CEO, 16, Named Emerging Young Leader
Inspired by her once-homeless grandmother’s hard work and devotion to community service and her battered mother, Brittany Amano, 16, a sophomore from Honolulu, was named the Emerging Young Leader at Running Start’s eighth annual Women to Watch Awards Wednesday evening at the Hyatt Regency Capitol Hill.
Running Start’s mission is to inspire young women to step up and become leaders in the political arena.
Rep. Tulsi Gabbard, D-Hawaii, presented Amano with her award. “Brittany has created significant positive change before she even has a high school diploma in hand,” Gabbard said. “Brittany is a perfect example that you are never too young to raise your hand to serve and have an impact. She is absolutely deserving of the Emerging Young Lead Award and is a great representative of the kind of talent and leadership Hawaii offers. I expect great things from Brittany in her very bright future.”
Amano was one of five finalists from almost 300 young women between 14 and 25 years old with demonstrated leadership ability and a passion to change the world. Running Start staff narrowed the nominations to the 10 semifinalists. Then more than 4,500 people voted to choose the winner.
Amano is a junior at Iolani School and the CEO of two non-profit organizations. She has worked with nonprofit organizations since the age of nine and at 12 started Hawaii’s Future Isn’t Hungry, which helps feed the homeless and provide supplies, technology tools and Christmas presents for children living in low income housing. To date, Hawaii’s Future Isn’t Hungry has raised $609,000. Last year, she started Teens Stopping Domestic Violence, which advocates against domestic violence and teaches teens and adults the early signs domestic abuse of they can prevent it. Plans are to start libraries in domestic violence shelters and to collect clothes, toiletries and other necessities for residents. Eventually, she’d like to have a branch in every state.
“My past experiences have motivated me to start two nonprofits,” Amano said during a luncheon Wednesday. “I started Hawaii’s Future Isn’t Hungry after my grandmother became homeless and Teens Stopping Domestic Violence after seeing my mom being abused and after she took my sister and I to a domestic violence shelter.”
She is a member of the YWCA Young Women’s Network Board, the National No Bull Youth Advisory Council and the Hawaii Meth Project Teen Advisory Council. Last year, as part of the Prudential Spirit of Community Awards, Amano came to D.C. and distributed four free books to each student in two elementary schools.
“Being multiracial also sets me apart. As a minority, a young woman, and someone coming from a family living below the poverty line, people might say that I face many challenges to become a leader,” Amano wrote in her application essay. “I see these as what empower me and make me unique. I have been determined to become a politician from a young age when late Sen. Daniel Inouye said that he saw it in me.”

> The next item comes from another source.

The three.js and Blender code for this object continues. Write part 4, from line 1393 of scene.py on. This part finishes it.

Amano has met former Secretary of State Condoleezza Rice and will be back in D.C. in a few weeks at a conference with Secretary of Education Arne Duncan.

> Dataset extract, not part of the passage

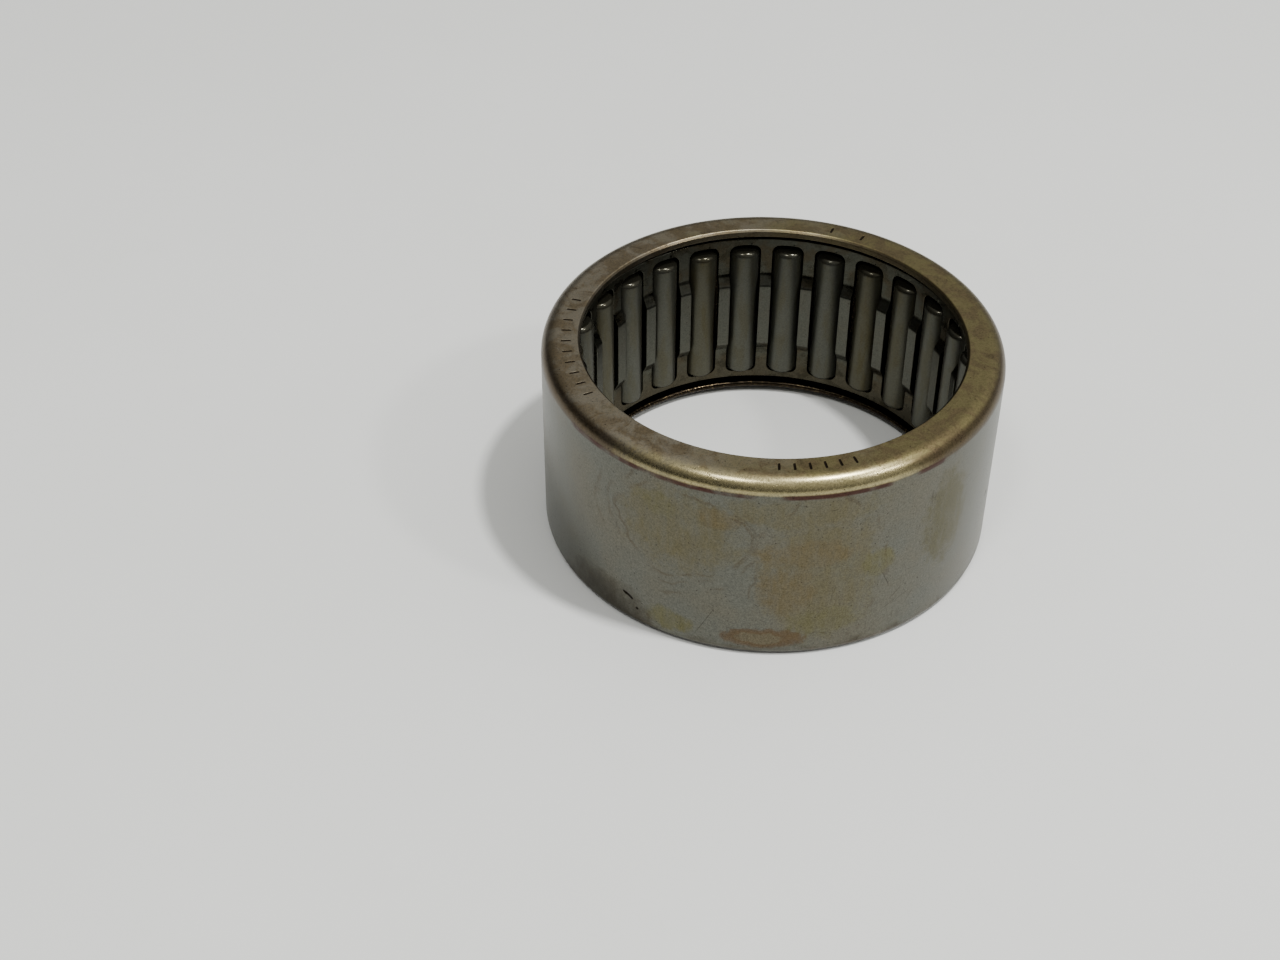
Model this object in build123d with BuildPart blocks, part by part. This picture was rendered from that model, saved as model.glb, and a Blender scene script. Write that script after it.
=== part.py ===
# Caged drawn-cup needle roller bearing, 1.75 in shaft, 2.125 in housing, 1 in wide.
# Millimetres.  The bearing axis is +Z and the curled end of the cup rests on z = 0.
# The stamped lip of the cup is at the top, z = width.

import math
import os

from build123d import *

os.makedirs("parts", exist_ok=True)

# ---------------------------------------------------------------- envelope
shaft_diameter = 44.45          # circle inscribed by the needles, 1.75 in
housing_diameter = 53.975       # outside of the cup, 2.125 in
width = 25.4                    # 1 in
needle_diameter = 3.96875       # 5/32 in
needle_count = 27
running_clearance = 0.02        # needle to raceway, radial

needle_radius = needle_diameter / 2
pitch_radius = shaft_diameter / 2 + needle_radius
raceway_radius = shaft_diameter / 2 + needle_diameter + running_clearance
cup_radius = housing_diameter / 2
needle_pitch = 360 / needle_count

# ---------------------------------------------------------------- cup
top_corner = 1.93               # outer edge of the stamped lip
top_lip = 0.95                  # thickness of the stamped lip
top_inside_corner = 0.95
bore_radius = 22.44             # wall of the stamped lip
bore_chamfer = 0.28

bottom_corner = 0.96            # outer edge of the curled lip
curl_bore = 22.58               # tip of the curled lip
curl_tip_slope = 0.10           # the tip leans this far back at its foot
curl_rise = 0.85                # height of the underside of the tip
curl_thickness = 0.86
curl_tip_rounding = 0.34
curl_flat_inner = 24.75         # the resting ring ends here and the lip rises
curl_bend = 1.20                # bend radius where the lip starts to rise
curl_bend_inner = 25.10         # the same bend on the inside of the cup
curl_root = 0.62                # the curled lip's thickness where it meets the wall
bottom_inside_corner = 0.35

# Stamped ticks on the top lip: first angle, step and how many, degrees from +X
tick_groups = [
    (168.0, 5.0, 10),
    (273.5, 4.0, 6),
    (64.7, 9.5, 2),
]
tick_radius = 24.10             # middle of a tick, on the flat of the lip
tick_length = 1.10
tick_width = 0.30
tick_depth = 0.10

# ---------------------------------------------------------------- cage
cage_sheet = 0.80
cage_centre = 12.95
cage_half_length = 10.70
cage_mid_inner = 22.41          # inside of the proud middle of each bar
cage_end_inner = 23.15          # inside of the rims and bar ends
middle_centre = 12.62           # the proud middle sits a little low in the cage
mid_half_length = 4.42          # straight middle, to the corner of the bend
end_half_length = 5.80          # start of the bar ends, to the corner of the bend
bend_inside = 0.55
bend_outside = bend_inside + cage_sheet
bend_proud = 0.80               # inner side of the two bends beside the middle
rim_rounding = 0.16
bar_width = 1.52
pocket_half_length = 9.80
pocket_corner = 1.00
first_bar_angle = 160.15        # middle of one bar, degrees from +X
first_pocket_angle = first_bar_angle + needle_pitch / 2

# ---------------------------------------------------------------- needles
needle_length = 18.9
needle_crown = 0.22             # height of the domed end over its full radius
needle_corner = 0.66
needle_seat = 0.06              # needle end above the lower end of its pocket
needle_bottom = cage_centre - pocket_half_length + needle_seat
needle_centre = needle_bottom + needle_length / 2

# ================================================================ cup
# Corners of the cup's section with their radii; a radius of 0 stays sharp.
cup_corners = [
    ((curl_flat_inner, 0), curl_bend),
    ((cup_radius, 0), bottom_corner),
    ((cup_radius, width), top_corner),
    ((bore_radius + bore_chamfer, width), 0),
    ((bore_radius, width - bore_chamfer), 0),
    ((bore_radius, width - top_lip), 0),
    ((raceway_radius, width - top_lip), top_inside_corner),
    ((raceway_radius, curl_root), bottom_inside_corner),
    ((curl_bend_inner, curl_thickness), curl_bend),
    ((curl_bore, curl_rise + curl_thickness), curl_tip_rounding),
    ((curl_bore + curl_tip_slope, curl_rise), curl_tip_rounding),
]
with BuildPart() as cup:
    with BuildSketch(Plane.XZ) as cup_section:
        with BuildLine():
            Polyline(*[point for point, radius in cup_corners], close=True)
        make_face()
        for point, radius in cup_corners:
            if radius > 0:
                fillet(cup_section.vertices().sort_by_distance(point)[0], radius)
    revolve(axis=Axis.Z)
    # shallow stamped ticks in the flat of the top lip
    for first_angle, step, how_many in tick_groups:
        with BuildSketch(Plane.XY.offset(width)):
            for n in range(how_many):
                with PolarLocations(tick_radius, 1, start_angle=first_angle + n * step):
                    SlotOverall(tick_length, tick_width)
        extrude(amount=-tick_depth, mode=Mode.SUBTRACT)
cup.part.label = "cup"
export_step(cup.part, "parts/cup.step")

# ================================================================ cage
# The sheet steps inwards between the rims and the middle.  The outer side of each bend
# is shifted along Z so that the sloping web keeps the sheet's thickness.
web_slope = math.atan2(cage_end_inner - cage_mid_inner, end_half_length - mid_half_length)
bend_shift = cage_sheet * math.tan(web_slope / 2)
cage_end_outer = cage_end_inner + cage_sheet
cage_mid_outer = cage_mid_inner + cage_sheet
rim_low = cage_centre - cage_half_length
rim_high = cage_centre + cage_half_length
cage_corners = [
    ((cage_end_inner, rim_low), rim_rounding),
    ((cage_end_inner, middle_centre - end_half_length), bend_outside),
    ((cage_mid_inner, middle_centre - mid_half_length), bend_proud),
    ((cage_mid_inner, middle_centre + mid_half_length), bend_proud),
    ((cage_end_inner, middle_centre + end_half_length), bend_outside),
    ((cage_end_inner, rim_high), rim_rounding),
    ((cage_end_outer, rim_high), rim_rounding),
    ((cage_end_outer, middle_centre + end_half_length - bend_shift), bend_inside),
    ((cage_mid_outer, middle_centre + mid_half_length - bend_shift), bend_outside),
    ((cage_mid_outer, middle_centre - mid_half_length + bend_shift), bend_outside),
    ((cage_end_outer, middle_centre - end_half_length + bend_shift), bend_inside),
    ((cage_end_outer, rim_low), rim_rounding),
]
# A pocket's section widens outwards, so that the bar between two pockets keeps its width.
pocket_inner = 21.0
pocket_outer = 25.5
half_pitch = math.radians(needle_pitch / 2)
half_bar = bar_width / 2 / math.cos(half_pitch)
inner_half = pocket_inner * math.tan(half_pitch) - half_bar
outer_half = pocket_outer * math.tan(half_pitch) - half_bar
with BuildPart() as cage:
    with BuildSketch(Plane.XZ) as cage_section:
        with BuildLine():
            Polyline(*[point for point, radius in cage_corners], close=True)
        make_face()
        for point, radius in cage_corners:
            fillet(cage_section.vertices().sort_by_distance(point)[0], radius)
    revolve(axis=Axis.Z)
    with BuildPart(mode=Mode.PRIVATE) as pocket:
        with BuildSketch(Plane.XY.offset(cage_centre - pocket_half_length)):
            with BuildLine():
                Polyline(
                    (pocket_inner, -inner_half),
                    (pocket_outer, -outer_half),
                    (pocket_outer, outer_half),
                    (pocket_inner, inner_half),
                    close=True,
                )
            make_face()
        extrude(amount=2 * pocket_half_length)
        # the four edges that run outwards become the pocket's rounded corners
        upright = pocket.edges().filter_by(Axis.Z)
        across = pocket.edges().filter_by(Axis.Y)
        fillet(pocket.edges() - upright - across, pocket_corner)
    with PolarLocations(0, needle_count, start_angle=first_pocket_angle):
        add(pocket.part, mode=Mode.SUBTRACT)
cage.part.label = "cage"
export_step(cage.part, "parts/cage.step")

# ================================================================ needles
needle_half = needle_length / 2
shoulder = needle_half - needle_crown
dome_radius = (needle_radius**2 + needle_crown**2) / (2 * needle_crown)
for n in range(needle_count):
    angle = math.radians(first_pocket_angle - n * needle_pitch)
    centre = (pitch_radius * math.cos(angle), pitch_radius * math.sin(angle), needle_centre)
    with BuildPart() as needle:
        with BuildSketch(Plane(centre, x_dir=(1, 0, 0), z_dir=(0, -1, 0))) as half_section:
            with BuildLine():
                Line((0, -needle_half), (0, needle_half))
                RadiusArc((0, needle_half), (needle_radius, shoulder), dome_radius)
                Line((needle_radius, shoulder), (needle_radius, -shoulder))
                RadiusArc((needle_radius, -shoulder), (0, -needle_half), dome_radius)
            make_face()
            for end in (shoulder, -shoulder):
                corner = half_section.vertices().sort_by_distance((needle_radius, end))[0]
                fillet(corner, needle_corner)
        revolve(axis=Axis(centre, (0, 0, 1)))
    name = f"needle_{n + 1:02d}"
    needle.part.label = name
    export_step(needle.part, f"parts/{name}.step")
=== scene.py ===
# A caged drawn-cup needle roller bearing standing on a pale floor.
# Every piece is turned or pressed steel, so each is a mesh made from its section, placed by
# the CAD frame.  Sections and surface marks are in millimetres, Blender's own units metres.
import math

import bmesh
import bpy
from mathutils import Matrix, Vector


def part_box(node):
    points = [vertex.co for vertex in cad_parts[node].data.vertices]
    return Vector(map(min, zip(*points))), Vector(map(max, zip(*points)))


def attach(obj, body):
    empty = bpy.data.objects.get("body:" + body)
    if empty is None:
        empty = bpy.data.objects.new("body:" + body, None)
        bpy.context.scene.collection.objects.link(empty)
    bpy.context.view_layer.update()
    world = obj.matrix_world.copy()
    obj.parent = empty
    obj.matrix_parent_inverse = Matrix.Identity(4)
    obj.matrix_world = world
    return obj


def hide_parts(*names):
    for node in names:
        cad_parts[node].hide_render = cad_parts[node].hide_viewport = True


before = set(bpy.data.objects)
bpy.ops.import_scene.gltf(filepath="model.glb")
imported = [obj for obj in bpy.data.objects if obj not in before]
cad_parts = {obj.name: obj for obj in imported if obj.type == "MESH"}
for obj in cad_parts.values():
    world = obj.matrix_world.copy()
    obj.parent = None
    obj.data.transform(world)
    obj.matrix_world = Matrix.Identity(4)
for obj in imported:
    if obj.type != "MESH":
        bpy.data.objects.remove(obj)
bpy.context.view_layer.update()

MM = 0.001

# ------------------------------------------------------------------ sizes read from the frame
cup_low, cup_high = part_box("cup")
cage_low, cage_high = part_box("cage")
needle_low, needle_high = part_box("needle_01")
CUP_RADIUS = (cup_high.x - cup_low.x) / 2 / MM
WIDTH = (cup_high.z - cup_low.z) / MM
CAGE_OUTER = (cage_high.x - cage_low.x) / 2 / MM
CAGE_LOW = cage_low.z / MM
CAGE_HIGH = cage_high.z / MM
NEEDLE_RADIUS = (needle_high.x - needle_low.x) / 2 / MM
NEEDLE_LENGTH = (needle_high.z - needle_low.z) / MM
NEEDLES = sorted(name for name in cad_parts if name.startswith("needle"))
PITCH_ANGLE = 360 / len(NEEDLES)
RUNNING_CLEARANCE = 0.02        # between a needle and the raceway


def centre_of(node):
    low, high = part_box(node)
    return (Vector(low) + Vector(high)) / 2


first_needle = centre_of(NEEDLES[0])
PATH_RADIUS = math.hypot(first_needle.x, first_needle.y) / MM
FIRST_ANGLE = math.degrees(math.atan2(first_needle.y, first_needle.x))
RACEWAY = PATH_RADIUS + NEEDLE_RADIUS + RUNNING_CLEARANCE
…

The other finalists included Sarah Clements, 17, from Newtown, Mass.; Donya Nasser, 21, from Orlando, Fla.; Madison Vorva, 18, from Plymouth, Mich.; and Angela Zhou, 18, from Anaheim, Calif.

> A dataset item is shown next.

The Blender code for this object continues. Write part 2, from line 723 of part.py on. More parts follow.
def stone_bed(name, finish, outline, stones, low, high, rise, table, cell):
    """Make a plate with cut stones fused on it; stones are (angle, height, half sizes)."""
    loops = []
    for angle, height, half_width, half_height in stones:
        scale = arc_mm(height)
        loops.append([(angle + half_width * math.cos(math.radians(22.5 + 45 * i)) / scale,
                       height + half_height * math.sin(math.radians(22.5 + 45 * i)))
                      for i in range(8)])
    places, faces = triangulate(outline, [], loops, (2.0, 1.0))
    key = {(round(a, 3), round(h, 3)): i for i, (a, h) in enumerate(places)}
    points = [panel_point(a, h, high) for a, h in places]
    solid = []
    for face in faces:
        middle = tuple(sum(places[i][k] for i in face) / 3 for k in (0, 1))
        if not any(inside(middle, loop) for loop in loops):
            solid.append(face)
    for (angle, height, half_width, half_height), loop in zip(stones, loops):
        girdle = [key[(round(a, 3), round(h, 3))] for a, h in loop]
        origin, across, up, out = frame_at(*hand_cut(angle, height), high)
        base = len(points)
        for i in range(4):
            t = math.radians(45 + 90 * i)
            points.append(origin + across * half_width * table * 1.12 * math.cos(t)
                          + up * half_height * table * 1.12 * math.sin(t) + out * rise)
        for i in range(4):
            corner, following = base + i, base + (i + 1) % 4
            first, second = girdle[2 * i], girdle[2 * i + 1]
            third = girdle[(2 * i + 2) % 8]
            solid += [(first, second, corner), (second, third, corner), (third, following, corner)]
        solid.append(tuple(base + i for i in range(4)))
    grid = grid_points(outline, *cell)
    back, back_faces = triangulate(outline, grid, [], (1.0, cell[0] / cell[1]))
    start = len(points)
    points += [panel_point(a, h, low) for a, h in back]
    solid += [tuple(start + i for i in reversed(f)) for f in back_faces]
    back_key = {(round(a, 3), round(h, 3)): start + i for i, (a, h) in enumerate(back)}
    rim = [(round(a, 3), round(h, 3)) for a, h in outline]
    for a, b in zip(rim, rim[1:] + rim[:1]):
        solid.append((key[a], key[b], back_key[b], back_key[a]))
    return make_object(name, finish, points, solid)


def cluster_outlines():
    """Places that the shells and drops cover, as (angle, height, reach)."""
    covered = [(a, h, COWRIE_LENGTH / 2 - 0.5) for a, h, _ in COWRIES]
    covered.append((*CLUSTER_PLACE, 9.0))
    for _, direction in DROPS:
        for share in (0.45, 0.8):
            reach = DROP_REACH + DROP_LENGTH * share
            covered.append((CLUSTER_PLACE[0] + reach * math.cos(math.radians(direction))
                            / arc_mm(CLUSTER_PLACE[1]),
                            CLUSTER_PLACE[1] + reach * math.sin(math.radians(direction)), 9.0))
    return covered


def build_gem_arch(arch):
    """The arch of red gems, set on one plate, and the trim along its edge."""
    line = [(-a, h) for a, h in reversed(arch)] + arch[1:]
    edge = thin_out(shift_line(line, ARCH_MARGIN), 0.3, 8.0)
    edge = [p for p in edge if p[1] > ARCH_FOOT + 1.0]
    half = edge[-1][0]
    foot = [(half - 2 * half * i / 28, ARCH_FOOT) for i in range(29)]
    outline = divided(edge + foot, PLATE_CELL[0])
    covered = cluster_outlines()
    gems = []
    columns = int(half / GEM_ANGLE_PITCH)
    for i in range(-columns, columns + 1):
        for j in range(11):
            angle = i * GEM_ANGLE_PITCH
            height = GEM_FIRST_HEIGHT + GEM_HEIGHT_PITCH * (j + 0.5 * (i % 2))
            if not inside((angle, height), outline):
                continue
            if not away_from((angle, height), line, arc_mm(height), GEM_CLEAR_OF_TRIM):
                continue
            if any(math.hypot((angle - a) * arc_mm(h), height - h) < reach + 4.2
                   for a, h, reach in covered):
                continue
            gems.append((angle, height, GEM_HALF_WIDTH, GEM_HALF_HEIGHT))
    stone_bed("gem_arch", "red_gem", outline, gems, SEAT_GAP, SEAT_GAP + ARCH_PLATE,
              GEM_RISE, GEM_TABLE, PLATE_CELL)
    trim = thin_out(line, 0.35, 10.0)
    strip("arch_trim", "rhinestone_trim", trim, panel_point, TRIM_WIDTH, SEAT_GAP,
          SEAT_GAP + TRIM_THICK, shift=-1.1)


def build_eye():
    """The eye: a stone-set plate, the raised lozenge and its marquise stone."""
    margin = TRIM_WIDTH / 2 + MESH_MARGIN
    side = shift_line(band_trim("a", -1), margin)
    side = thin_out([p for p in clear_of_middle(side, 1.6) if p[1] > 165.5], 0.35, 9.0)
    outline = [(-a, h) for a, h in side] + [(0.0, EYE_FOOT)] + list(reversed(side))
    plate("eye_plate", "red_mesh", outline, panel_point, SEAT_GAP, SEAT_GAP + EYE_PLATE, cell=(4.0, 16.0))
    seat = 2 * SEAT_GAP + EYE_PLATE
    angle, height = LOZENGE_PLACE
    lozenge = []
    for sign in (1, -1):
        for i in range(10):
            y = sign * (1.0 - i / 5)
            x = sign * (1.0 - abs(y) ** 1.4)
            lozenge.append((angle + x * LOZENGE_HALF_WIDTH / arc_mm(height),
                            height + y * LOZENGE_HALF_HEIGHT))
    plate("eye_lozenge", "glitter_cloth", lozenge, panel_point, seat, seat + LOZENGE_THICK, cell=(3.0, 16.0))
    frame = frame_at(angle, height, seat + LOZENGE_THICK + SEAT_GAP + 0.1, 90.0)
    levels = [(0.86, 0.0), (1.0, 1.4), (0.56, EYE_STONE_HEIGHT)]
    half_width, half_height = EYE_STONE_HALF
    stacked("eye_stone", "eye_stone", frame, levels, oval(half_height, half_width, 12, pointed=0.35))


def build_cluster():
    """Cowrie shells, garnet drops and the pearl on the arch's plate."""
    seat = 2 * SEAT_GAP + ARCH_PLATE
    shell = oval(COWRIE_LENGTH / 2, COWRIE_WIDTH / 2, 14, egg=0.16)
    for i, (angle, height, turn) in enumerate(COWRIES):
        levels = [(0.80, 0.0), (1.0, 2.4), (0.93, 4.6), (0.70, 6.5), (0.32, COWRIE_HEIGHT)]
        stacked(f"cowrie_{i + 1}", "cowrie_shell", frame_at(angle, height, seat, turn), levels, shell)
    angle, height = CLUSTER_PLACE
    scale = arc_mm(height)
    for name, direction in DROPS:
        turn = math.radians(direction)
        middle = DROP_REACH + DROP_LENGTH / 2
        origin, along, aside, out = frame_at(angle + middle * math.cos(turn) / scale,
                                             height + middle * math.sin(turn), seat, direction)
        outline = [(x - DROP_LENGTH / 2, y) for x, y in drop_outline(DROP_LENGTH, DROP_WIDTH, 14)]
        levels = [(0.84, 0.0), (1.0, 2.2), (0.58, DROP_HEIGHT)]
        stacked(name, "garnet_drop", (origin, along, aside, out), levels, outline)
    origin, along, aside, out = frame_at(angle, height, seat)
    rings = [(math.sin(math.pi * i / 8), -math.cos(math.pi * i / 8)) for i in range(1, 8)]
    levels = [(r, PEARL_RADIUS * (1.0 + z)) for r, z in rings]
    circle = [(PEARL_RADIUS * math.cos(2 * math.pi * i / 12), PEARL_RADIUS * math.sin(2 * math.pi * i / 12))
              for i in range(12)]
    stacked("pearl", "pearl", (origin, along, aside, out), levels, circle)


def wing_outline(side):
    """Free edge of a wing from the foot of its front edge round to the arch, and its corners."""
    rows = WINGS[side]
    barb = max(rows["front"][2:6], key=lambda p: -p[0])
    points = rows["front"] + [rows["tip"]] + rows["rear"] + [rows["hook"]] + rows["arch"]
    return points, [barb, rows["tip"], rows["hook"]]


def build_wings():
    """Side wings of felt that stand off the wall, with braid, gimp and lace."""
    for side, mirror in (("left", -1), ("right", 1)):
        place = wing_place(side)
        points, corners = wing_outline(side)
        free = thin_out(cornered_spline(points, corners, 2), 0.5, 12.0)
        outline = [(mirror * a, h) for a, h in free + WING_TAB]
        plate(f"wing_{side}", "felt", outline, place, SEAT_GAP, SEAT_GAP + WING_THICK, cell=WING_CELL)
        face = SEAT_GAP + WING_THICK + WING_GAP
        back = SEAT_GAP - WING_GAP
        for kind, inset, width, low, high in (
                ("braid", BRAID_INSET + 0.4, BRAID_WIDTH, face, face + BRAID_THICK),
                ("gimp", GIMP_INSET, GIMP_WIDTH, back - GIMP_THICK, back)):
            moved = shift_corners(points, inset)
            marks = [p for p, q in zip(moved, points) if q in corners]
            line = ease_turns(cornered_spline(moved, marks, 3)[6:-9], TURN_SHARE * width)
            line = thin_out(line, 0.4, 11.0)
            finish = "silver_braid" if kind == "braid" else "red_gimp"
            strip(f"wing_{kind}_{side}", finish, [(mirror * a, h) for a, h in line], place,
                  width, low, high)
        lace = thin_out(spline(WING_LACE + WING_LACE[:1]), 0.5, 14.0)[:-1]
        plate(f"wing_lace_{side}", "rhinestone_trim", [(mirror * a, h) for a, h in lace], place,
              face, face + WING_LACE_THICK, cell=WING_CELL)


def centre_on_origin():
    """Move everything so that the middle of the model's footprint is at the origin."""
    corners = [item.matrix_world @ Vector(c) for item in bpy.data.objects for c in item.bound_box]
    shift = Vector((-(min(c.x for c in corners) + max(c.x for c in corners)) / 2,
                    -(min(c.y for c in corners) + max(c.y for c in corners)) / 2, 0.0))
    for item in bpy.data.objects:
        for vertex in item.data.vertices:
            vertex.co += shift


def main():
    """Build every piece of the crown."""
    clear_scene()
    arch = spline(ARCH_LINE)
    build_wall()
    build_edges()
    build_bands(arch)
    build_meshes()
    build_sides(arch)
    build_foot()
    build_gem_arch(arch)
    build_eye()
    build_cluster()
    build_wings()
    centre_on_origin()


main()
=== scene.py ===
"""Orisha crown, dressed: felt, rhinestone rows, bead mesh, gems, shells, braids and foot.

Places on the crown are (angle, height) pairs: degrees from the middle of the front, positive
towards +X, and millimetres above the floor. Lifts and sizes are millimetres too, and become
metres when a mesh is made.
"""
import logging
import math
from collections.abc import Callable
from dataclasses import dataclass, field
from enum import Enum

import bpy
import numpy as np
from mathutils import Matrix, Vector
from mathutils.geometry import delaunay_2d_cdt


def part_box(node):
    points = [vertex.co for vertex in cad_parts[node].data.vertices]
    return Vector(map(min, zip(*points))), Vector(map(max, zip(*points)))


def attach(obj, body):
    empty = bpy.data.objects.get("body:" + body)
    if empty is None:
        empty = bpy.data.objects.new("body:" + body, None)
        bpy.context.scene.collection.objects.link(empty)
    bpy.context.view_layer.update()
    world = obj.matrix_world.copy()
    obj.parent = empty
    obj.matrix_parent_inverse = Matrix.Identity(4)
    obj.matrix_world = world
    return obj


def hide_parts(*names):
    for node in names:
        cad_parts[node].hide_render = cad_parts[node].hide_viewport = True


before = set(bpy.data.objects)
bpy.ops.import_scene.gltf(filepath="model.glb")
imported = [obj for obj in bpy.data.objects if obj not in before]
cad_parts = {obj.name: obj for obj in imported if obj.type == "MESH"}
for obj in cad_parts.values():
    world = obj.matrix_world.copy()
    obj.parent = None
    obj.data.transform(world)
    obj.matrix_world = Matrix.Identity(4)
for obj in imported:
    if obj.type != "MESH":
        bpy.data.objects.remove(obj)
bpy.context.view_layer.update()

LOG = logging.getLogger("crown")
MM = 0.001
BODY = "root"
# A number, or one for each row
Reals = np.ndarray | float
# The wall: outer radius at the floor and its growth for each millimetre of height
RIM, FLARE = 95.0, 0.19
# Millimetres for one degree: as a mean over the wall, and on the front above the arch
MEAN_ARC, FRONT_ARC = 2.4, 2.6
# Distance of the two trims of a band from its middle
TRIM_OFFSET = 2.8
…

Also during the dinner, the 20 female U.S. senators were given the Trailblazer Award; Bettina Inclan, national coalitions director at the National Republican Congressional Committee, was given the Political Rising Star Award; Miss America 2014 Nina Davuluri was given the Making History Award for being the first Indian American Miss American; and Jennifer Hunt, one of the plaintiffs in the lawsuit that helped women gain the right to serve in combat roles, was given the Role Model Award.